その不安を小さな言葉で解いてあげる──「提出できなくても、また一緒にやろう」──それだけで彼女は少しずつ、課題に手をつけるようになっていきました。
「価値のある存在だと思いたい」から、勉強に向き合える
私たちは、生徒一人ひとりに「あなたには価値がある」と伝え続けています。
「よく頑張ったね」だけでなく、「こういう考え方できるの、すごいと思うよ」「その疑問に気づくの、いいね」と、過程や視点そのものを肯定します。
これは、心理学で言う「健全な自尊心を育てる関わり方」。
中核的感情欲求でいうところの、「価値ある存在として扱われたい」というニーズを満たす働きがあります。
テストの点だけでは測れないその子自身の良さに光を当てる。
それが、櫻學舎が目指す教育の一つの形です。
「誰かが見守ってくれている」──だから頑張れる
櫻學舎の特徴でもあるチューター制度。
週1回の面談では、ただ勉強の進捗を確認するだけではなく、「最近、学校はどう?」「部活疲れてない?」と、生徒の話に耳を傾けます。
この時間が、勉強を続ける“心の土台”になっていることも多いのです。
人は、誰かに気にかけてもらっているとき、最も安心し、自分の力を発揮できます。
つまり、「つながっていたい」「安心して頼りたい」という感情欲求が、ここで満たされているのです。
なぜ、学びの場に“感情欲求”が必要なのか
櫻學舎に通う子どもたちの中には、勉強が苦手な子、自信をなくしている子、自分の居場所がないと感じている子もいます。
そうした子どもたちにとって、ただ「点数を取るための勉強」や「受験のための知識詰め込み」では、心のエネルギーは続きません。
むしろ、「わかってもらえた」「安心できた」「ここにいていいと思えた」——そんな体験の方が、子どもの学びを支える“土台”になるのです。
私たちが一人ひとりの生徒としっかり向き合い、チューター制度を導入しているのも、こうした「感情的ニーズ」を満たすための仕組みだと言えます。
「やらされる勉強」から「意味のある学び」へ
中核的感情欲求を無視してしまうと、「勉強=不快な作業」になりがちです。
でもそれを少しずつ満たしていくことで、勉強は「自分を認めてもらえる場所」「努力が報われる体験」に変わっていきます。
これは、一夜にして変わるものではありません。
だからこそ、櫻學舎では「急がずに、だが休まずに」の姿勢で、子どもたちの内面と丁寧に向き合っていきます。

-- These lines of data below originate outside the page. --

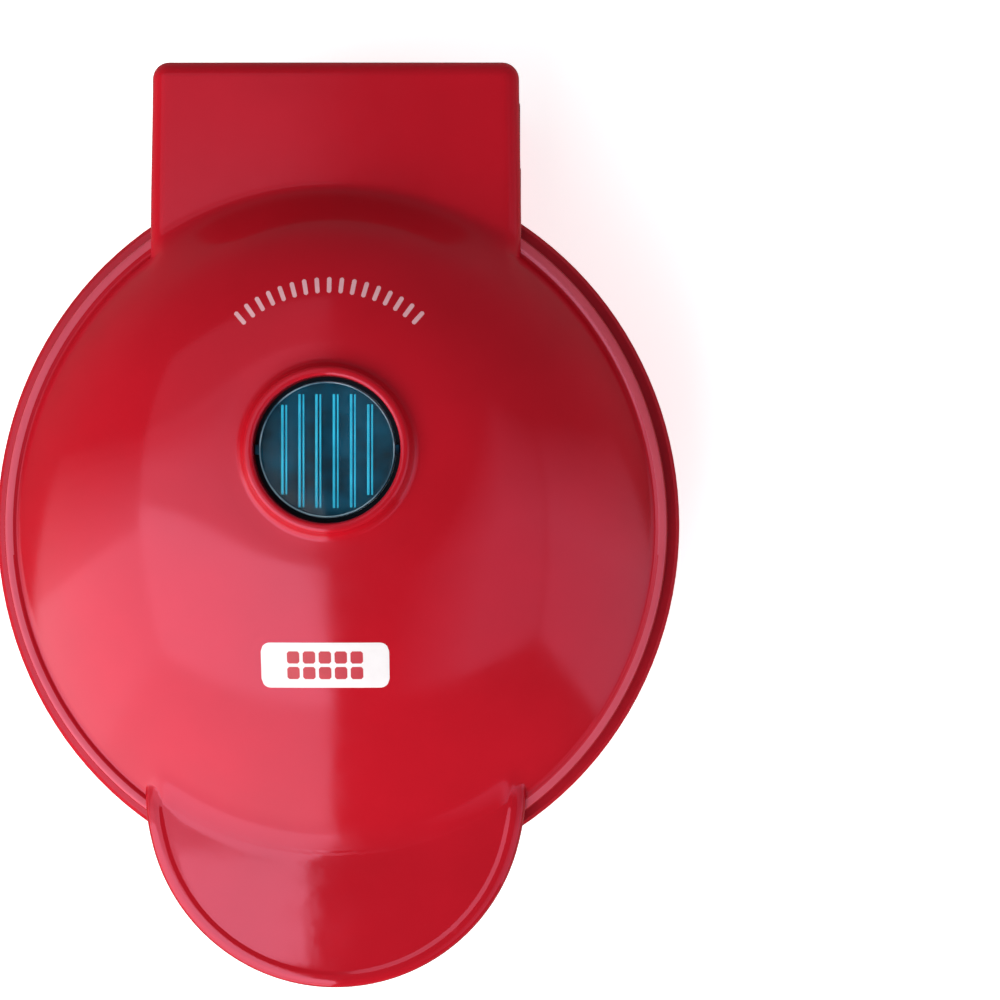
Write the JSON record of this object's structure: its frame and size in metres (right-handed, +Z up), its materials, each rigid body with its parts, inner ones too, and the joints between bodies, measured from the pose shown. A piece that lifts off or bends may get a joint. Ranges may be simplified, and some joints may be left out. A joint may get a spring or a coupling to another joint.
{
  "type": "waffle maker",
  "caption": "Round clamshell waffle maker with a domed gloss lid, heart-shaped grid plates, a front lift handle, a rear hinge hood and a round indicator lens.",
  "frame": {"origin": "on the table under the middle of the body", "axes": "+Z up, -Y towards the lift handle at the front, +Y towards the hinge at the rear, +X to the right"},
  "size_m": [0.127, 0.17, 0.071],
  "materials": {
    "red_plastic": "smooth high-gloss moulded plastic",
    "dark_red_plastic": "fine-textured moulded plastic",
    "black_rubber": "matt rubber",
    "screw_steel": "zinc-plated steel",
    "nonstick": "dark non-stick coating on cast aluminium",
    "heater_steel": "heat-tinted steel sheath",
    "sheet_steel": "sheet steel",
    "reflector_alu": "bright rolled aluminium",
    "thermostat_body": "brown phenolic body with a metal cap",
    "white_ceramic": "glazed ceramic",
    "glass_sleeve": "varnished glass-fibre braid",
    "white_plastic": "heat-resistant white plastic",
    "silicone": "translucent silicone",
    "wire_sheath": "silicone-insulated wire",
    "black_plastic": "black heat-resistant plastic",
    "blue_lens": "translucent deep blue plastic, fluted underneath",
    "lamp_glass": "clear glass bulb",
    "resistor_body": "enamelled ceramic"
  },
  "bodies": {
    "base": {"base_housing": "red_plastic", "bottom_cover": "dark_red_plastic", "rubber_feet": "black_rubber", "cover_screws": "screw_steel", "lower_plate": "nonstick", "lower_heater": "heater_steel", "lower_heater_clamp": "sheet_steel", "lower_reflector": "reflector_alu", "plate_screws": "screw_steel", "thermostat": "thermostat_body", "thermostat_bracket": "sheet_steel", "thermostat_screws": "screw_steel", "thermal_fuse": "white_ceramic", "fuse_sleeve": "glass_sleeve", "crimp_caps": "white_plastic", "lower_terminal_boots": "silicone", "base_wires": "wire_sheath", "cord_gland": "black_rubber", "hinge_harness_sleeve": "glass_sleeve"},
    "lid": {"hinge_pins": "screw_steel", "lid_shell": "red_plastic", "lid_frame": "black_plastic", "frame_screws": "screw_steel", "upper_plate": "nonstick", "upper_heater": "heater_steel", "upper_heater_clamp": "sheet_steel", "upper_reflector": "reflector_alu", "upper_clamp_screw": "screw_steel", "indicator_lens": "blue_lens", "lamp_holder": "white_plastic", "lens_retainer": "black_plastic", "neon_lamp": "lamp_glass", "lamp_resistor": "resistor_body", "upper_terminal_boots": "silicone", "lid_wires": "wire_sheath"}
  },
  "joints": [
    {"name": "lid_hinge", "type": "hinge", "parent": "base", "child": "lid", "pos_m": [0, 0.075, 0.039], "axis": [-1, 0, 0], "range_deg": [0, 100]}
  ]
}
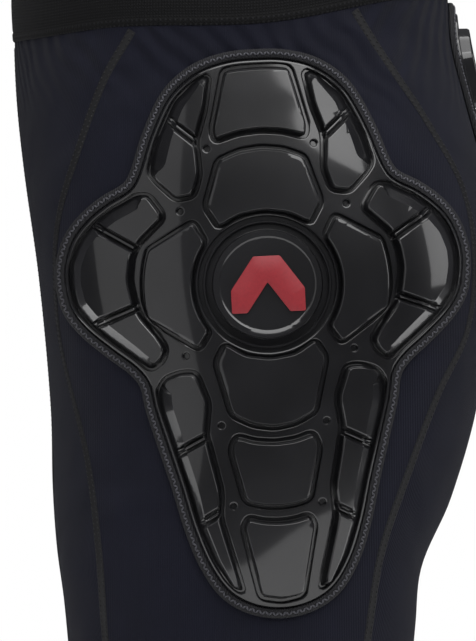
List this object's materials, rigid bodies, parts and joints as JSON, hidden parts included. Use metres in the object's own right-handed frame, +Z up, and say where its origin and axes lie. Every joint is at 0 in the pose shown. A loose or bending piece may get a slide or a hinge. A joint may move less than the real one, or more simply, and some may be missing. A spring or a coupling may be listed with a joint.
{
  "type": "padded impact shorts",
  "caption": "Stretch jersey shorts with moulded foam-filled pads over the hips and tailbone, an elastic waistband and elastic hems, worn under snow trousers.",
  "frame": {"origin": "centre of the bounding box, on the plane of the hems", "axes": "+Z up from the hems to the waistband; -Y is the wearer's front, +Y the back; +X is the wearer's left"},
  "size_m": [0.3652, 0.2552, 0.4959],
  "materials": {
    "jersey": "matt stretch jersey, navy-black, fine knit",
    "elastic": "black ribbed elastic webbing, matt with a faint sheen",
    "silicone": "satin dark grey silicone print",
    "film": "satin-gloss black thermoformed film with crisp moulded edges",
    "foam": "matt grey soft foam",
    "backing": "matt black lining cloth",
    "binding": "charcoal zigzag-stitched edge binding",
    "emblem": "satin red raised plastic",
    "label": "blank dark woven label"
  },
  "bodies": {
    "root": {"care_label": "label", "crotch_gusset": "jersey", "left_back_panel": "jersey", "left_front_panel": "jersey", "left_hem_band": "elastic", "left_hem_gripper": "silicone", "left_hip_backing": "backing", "left_hip_binding": "binding", "left_hip_emblem": "emblem", "left_hip_foam_boss": "foam", "left_hip_foam_front_kidney": "foam", "left_hip_foam_front_lower_flank": "foam", "left_hip_foam_front_upper_flank": "foam", "left_hip_foam_front_wing": "foam", "left_hip_foam_lower_centre_1": "foam", "left_hip_foam_lower_centre_2": "foam", "left_hip_foam_lower_centre_3": "foam", "left_hip_foam_rear_kidney": "foam", "left_hip_foam_rear_lower_flank": "foam", "left_hip_foam_rear_upper_flank": "foam", "left_hip_foam_rear_wing": "foam", "left_hip_foam_top": "foam", "left_hip_foam_upper_centre": "foam", "left_hip_shell": "film", "left_side_panel": "jersey", "right_back_panel": "jersey", "right_front_panel": "jersey", "right_hem_band": "elastic", "right_hem_gripper": "silicone", "right_hip_backing": "backing", "right_hip_binding": "binding", "right_hip_emblem": "emblem", "right_hip_foam_boss": "foam", "right_hip_foam_front_kidney": "foam", "right_hip_foam_front_lower_flank": "foam", "right_hip_foam_front_upper_flank": "foam", "right_hip_foam_front_wing": "foam", "right_hip_foam_lower_centre_1": "foam", "right_hip_foam_lower_centre_2": "foam", "right_hip_foam_lower_centre_3": "foam", "right_hip_foam_rear_kidney": "foam", "right_hip_foam_rear_lower_flank": "foam", "right_hip_foam_rear_upper_flank": "foam", "right_hip_foam_rear_wing": "foam", "right_hip_foam_top": "foam", "right_hip_foam_upper_centre": "foam", "right_hip_shell": "film", "right_side_panel": "jersey", "tailbone_backing": "backing", "tailbone_binding": "binding", "tailbone_foam_centre": "foam", "tailbone_foam_lower_left": "foam", "tailbone_foam_lower_right": "foam", "tailbone_foam_tip": "foam", "tailbone_foam_upper_left": "foam", "tailbone_foam_upper_right": "foam", "tailbone_shell": "film", "waistband": "elastic"}
  },
  "joints": []
}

「中核的感情欲求を満たす学び」とは、甘やかすことではありません。
むしろ、安心できるからこそ挑戦できるのです。
「うまくいかなくても大丈夫」と思える環境だからこそ、子どもたちは失敗を恐れず、自分から手を伸ばすようになります。
塾でのちょっとした成功体験や、褒められた一言が、その子の“心のエネルギー”になります。
まとめ:成績よりも「心の栄養補給」が先
目の前の点数も大事。
でも、それだけじゃなくて、子どもたちの心の中にある「わかってほしい」「頼りたい」「認めてほしい」といった声に応えていくことが、結果として大きな成長につながると私たちは信じています。
勉強のやり方がわからない、続かない。
その奥にある「中核的感情欲求」を一緒に探し、満たしていく。
櫻學舎は、そんな学びの居場所でありたいと思っています。
焦らず、でも止まらずに。一歩ずつ、一緒に。